Так мы и сделали. Шло заседание за заседанием. Нашу формулировку, однако, никто не обсуждал, союзники ограничились выражением сомнений в ее приемлемости, продолжая расхваливать свои варианты.
Через несколько дней А. А. Громыко вновь позвонил Ефремову и поинтересовался, как идут дела. В ответ на жалобы Ефремова по поводу неконструктивности позиций трех держав, министр опять рассердился, вообразив, что его формулировка так до сих пор и не внесена. Но Ефремов прервал начинавшуюся было гневную филиппику, сказав А. А. Громыко, что его формулировка давно союзникам передана, только они ее не желают обсуждать. «А что же американцы?» — спросил министр. «А они ничего не внесли и нас не поддерживают. Такая тихая позиция», — ответствовал своим характерным волжским говорком Ефремов. Министр удивился, хотя удивляться было нечему, так как о ходе заседаний в Москву ежедневно шли ему телеграммы. Трубка была повешена. Разгромного звонка в мой адрес на сей раз не последовало.
Видимо, министр что-то предпринял по своим американским каналам. Через несколько дней ко мне обратился один из членов американской делегации, который прямо отрекомендовался представителем Киссинджера. Он извинился за то, что с внесенной нами формулировкой «произошло недоразумение». По его словам, американский посол был пока еще не в курсе дела и ничего не знал о договоренности между Громыко и Киссинджером. С англичанами и французами нужная работа тоже, оказывается, не была еще проведена. Нас попросили потерпеть несколько дней.
Постепенно обстановка на переговорах стала меняться.

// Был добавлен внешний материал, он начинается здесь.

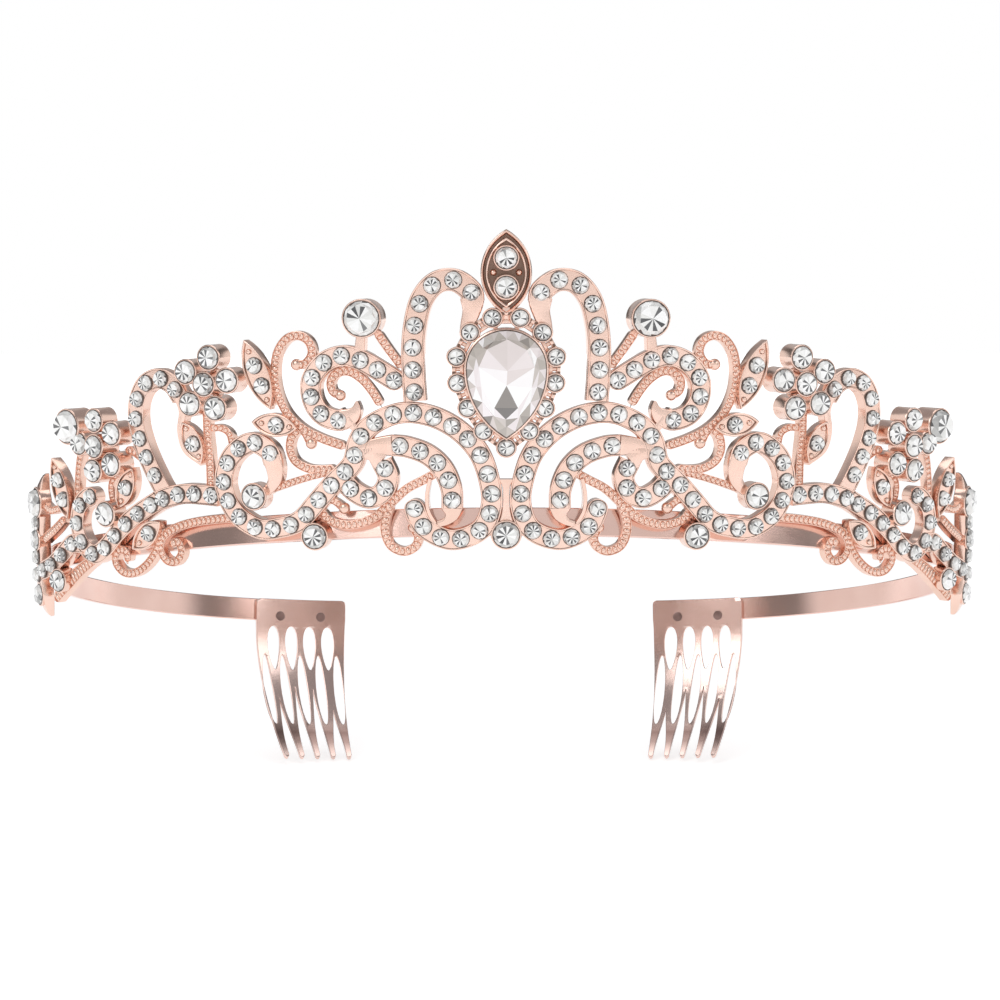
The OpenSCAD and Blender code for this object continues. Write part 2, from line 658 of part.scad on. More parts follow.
module lower_vine() {
    ribbons([CENTRE_VINE, CENTRE_SPUR, HANGING_LOOP, LEAF_RIM], 16);
    bead(CENTRE_SPUR[2][0], CENTRE_SPUR[2][1], 0.75);
    ribbons([LONG_VINE, END_VINE], 48);
    leaf(VINE_LEAF);
}

module leaf_spray() {
    for (s = LEAVES) leaf(s);
}

// Cups round a centre cup, tied to it by short bars
module blossom(cups) {
    for (s = cups) cup(s);
    for (i = [1 : len(cups) - 1]) {
        d = flat(cups[i] - cups[0]);
        on_panel(cups[0][0], cups[0][1], back, atan2(d[1], d[0])) translate([1.5, -0.5, 0])
            cube([norm(d) - 2.8, 1, 1.2]);
    }
}

module heart_loop() {
    set_ribbons([HEART_ROW, HEART_LOOP], 47.5, [HEART_SIDE]);
    ribbons([STEM, STEM_ARCH], 41);
}

module side_scroll() {
    set_ribbons([SIDE_SCROLL, SIDE_ROW], 62);
    ribbons([SIDE_STRUT], 66, top = vine_top - 0.3);
    cup(SIDE_BEZEL);
    cup(LOW_BEZEL);
}

module side_sprig() {
    blossom(SPRIG_FLOWER);
    cup(SPRIG_BALL);
    ribbons([SPRIG_STALK, SPRIG_STEM, SPRIG_FOOT], 57);
    for (s = SPRIG_LEAVES) leaf(s);
}

module end_motif() {
    ribbons(concat([END_PATH], END_TIES), 75);
    for (s = END_BEZELS) cup(s);
}

END_STONES = [[76.8, -3.95], [77, -9], [76.9, -11.6]];

module both() {
    children();
    on_left() children();
}

module arch_right() color(rose) placed() arch();
module arch_left() color(rose) placed() on_left() arch();
module arch_stones() color(clear_stone) placed() both() stone_row(ARCH, 1.2, 1.2, 2.95);
module main_scroll_right() color(rose) placed() main_scroll();
module main_scroll_left() color(rose) placed() on_left() main_scroll();
module main_scroll_stones() color(clear_stone) placed() {
    both() {
        stone_row(MAIN_SCROLL);
        cup_stone(BEZEL);
        cup_stone(DROP_BEZEL);
    }
    cup_stone(BASE_BEZEL);
}
module inner_scroll_right() color(rose) placed() inner_scroll();
module inner_scroll_left() color(rose) placed() on_left() inner_scroll();
module inner_scroll_stones() color(clear_stone) placed() both() {
    stone_row(INNER_SCROLL, 1.1, 1.1);
    stone_row(SMALL_LOOP, 1.1, 1.1);
}
module comma_scroll_right() color(rose) placed() comma_scroll();
module comma_scroll_left() color(rose) placed() on_left() comma_scroll();
module comma_scroll_stones() color(clear_stone) placed() both() stone_row(COMMA);
module ball_cup_right() color(rose) placed() ball_cup();
module ball_cup_left() color(rose) placed() on_left() ball_cup();
module ball_stones() color(clear_stone) placed() both() cup_stone(BALL);
module vine_right() color(rose) placed() vine();
module vine_left() color(rose) placed() on_left() vine();
module lower_vine_right() color(rose) placed() lower_vine();
module lower_vine_left() color(rose) placed() on_left() lower_vine();
module leaf_spray_right() color(rose) placed() leaf_spray();
module leaf_spray_left() color(rose) placed() on_left() leaf_spray();
module leaf_stones() color(clear_stone) placed() both() {
    for (s = LEAVES) leaf_stone(s);
    leaf_stone(VINE_LEAF);
}
module flower_right() color(rose) placed() blossom(FLOWER);
module flower_left() color(rose) placed() on_left() blossom(FLOWER);
module flower_stones() color(clear_stone) placed() both() for (s = FLOWER) cup_stone(s);
module heart_loop_right() color(rose) placed() heart_loop();
module heart_loop_left() color(rose) placed() on_left() heart_loop();
module heart_loop_stones() color(clear_stone) placed() both() {
    stone_row(HEART_ROW, 1, 1);
    stone_row(HEART_LOOP, 1.3, 2.6);
}
module side_scroll_right() color(rose) placed() side_scroll();
module side_scroll_left() color(rose) placed() on_left() side_scroll();
module side_scroll_stones() color(clear_stone) placed() both() {
    stone_row(SIDE_SCROLL);
    stone_row(SIDE_ROW, 2.4, 2.2);
    cup_stone(SIDE_BEZEL);
    cup_stone(LOW_BEZEL);
}
module side_sprig_right() color(rose) placed() side_sprig();
module side_sprig_left() color(rose) placed() on_left() side_sprig();
module side_sprig_stones() color(clear_stone) placed() both() {
    for (s = SPRIG_FLOWER) cup_stone(s);
    cup_stone(SPRIG_BALL);
    for (s = SPRIG_LEAVES) leaf_stone(s);
}
module end_motif_right() color(rose) placed() end_motif();
module end_motif_left() color(rose) placed() on_left() end_motif();
module end_motif_stones() color(clear_stone) placed() both() {
    for (s = END_BEZELS) cup_stone(s);
    for (q = END_STONES) on_panel(q[0], q[1], vine_top) stone(stone_r);
}

headband();
comb_left();
comb_right();
comb_spot_welds();
pear_cup();
pear_stone();
halo_frame();
halo_stones();
finial_frame();
finial_beads();
finial_stones();
centre_stem();
arch_left();
arch_right();
arch_stones();
main_scroll_left();
main_scroll_right();
main_scroll_stones();
inner_scroll_left();
inner_scroll_right();
inner_scroll_stones();
comma_scroll_left();
comma_scroll_right();
comma_scroll_stones();
ball_cup_left();
ball_cup_right();
ball_stones();
vine_left();
vine_right();
lower_vine_left();
lower_vine_right();
leaf_spray_left();
leaf_spray_right();
leaf_stones();
flower_left();
flower_right();
flower_stones();
heart_loop_left();
heart_loop_right();
heart_loop_stones();
side_scroll_left();
side_scroll_right();
side_scroll_stones();
side_sprig_left();
side_sprig_right();
side_sprig_stones();
end_motif_left();
end_motif_right();
end_motif_stones();
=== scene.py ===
"""Bridal tiara: an openwork panel of scrolls, leaves and flowers set with round stones, soldered to an
open hoop that carries a hair comb on each of its rear ends.

Most pieces are laid out flat in millimetres and bent to their place last: u runs along the panel or the
hoop from the front centre, v is the height, and w is the distance outwards from the hoop.
"""

import json
import math

import bmesh
import bpy
import numpy as np
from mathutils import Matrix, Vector

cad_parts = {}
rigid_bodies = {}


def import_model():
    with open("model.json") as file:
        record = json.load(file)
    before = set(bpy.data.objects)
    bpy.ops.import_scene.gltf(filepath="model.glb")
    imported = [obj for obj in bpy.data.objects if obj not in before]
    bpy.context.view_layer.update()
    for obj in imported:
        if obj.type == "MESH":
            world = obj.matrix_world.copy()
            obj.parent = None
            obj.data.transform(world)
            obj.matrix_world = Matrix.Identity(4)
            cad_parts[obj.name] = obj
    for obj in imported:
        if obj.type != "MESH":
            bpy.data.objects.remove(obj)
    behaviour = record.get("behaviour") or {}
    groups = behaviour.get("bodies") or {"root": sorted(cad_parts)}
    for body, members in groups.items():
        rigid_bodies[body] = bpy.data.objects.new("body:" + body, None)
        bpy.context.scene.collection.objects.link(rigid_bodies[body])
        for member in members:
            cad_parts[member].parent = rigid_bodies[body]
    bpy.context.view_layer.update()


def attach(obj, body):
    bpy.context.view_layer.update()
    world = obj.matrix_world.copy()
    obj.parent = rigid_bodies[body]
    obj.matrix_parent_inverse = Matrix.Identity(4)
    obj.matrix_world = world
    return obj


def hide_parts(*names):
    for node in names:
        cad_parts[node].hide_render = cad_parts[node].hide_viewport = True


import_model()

MM = 0.001

# ---- Sizes, in millimetres and degrees ----

FRONT_R, FRONT_A = 85.7, 46.9
TEMPLE_R, TEMPLE_A = 19.0, 66.4
REAR_R, REAR_A = 48.5, 173.2
BAND_H, BAND_T, HOOP_PITCH = 3.8, 0.9, 16.3
WALL_FRONT_R, WALL_FRONT_A, WALL_TEMPLE_R = 89.4, 43.6, 21.4

COMB_W, COMB_DROP, COMB_T, CURL_R, CURL_TOP = 16.4, 28.5, 0.7, 38.0, 5.0
TEETH, TOOTH_LEAN, TOOTH_W = 5, 2.2, 3.2
TOOTH_GAP = (COMB_W - TOOTH_W) / (TEETH - 1)
# Spot welds: distance from the comb's middle, and below the middle of the strip
WELD_X, WELD_DROP = 3.7, 1.1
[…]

Внесенную нами формулу стали обсуждать, но мертвой хваткой вцепились в слово «вопрос», которому А. А. Громыко придавал столь большое значение.
Нам доказывали, что договоренность четырех может состояться только при условии, что их права, ответственность и сложившаяся четырехсторонняя практика остаются незатронутыми после приема ГДР и ФРГ в ООН. Договоренность же о том, что не затронут «вопрос» о правах, никому не нужна. Так мы «толкли воду в ступе» довольно длительное время, пока представитель Киссинджера не уведомил нас, что отстоять слово «вопрос» не удается, так как союзники, особенно французы, решительно против его включения. Да и американский посол сочувствует им и не очень склонен выполнять указания Киссинджера.
В сердцах я сказал тогда Дейву (так звали американца), что получается как-то некрасиво. У них трудности с их союзниками, а решаться эти трудности опять должны за наш счет. Но делать было нечего.
Мы быстро получили согласие из Москвы снять из согласованной с Киссинджером формулировки это злосчастное слово «вопрос». В ноябре 1972 года все было кончено. Путь для приема ГДР и ФРГ в ООН был открыт.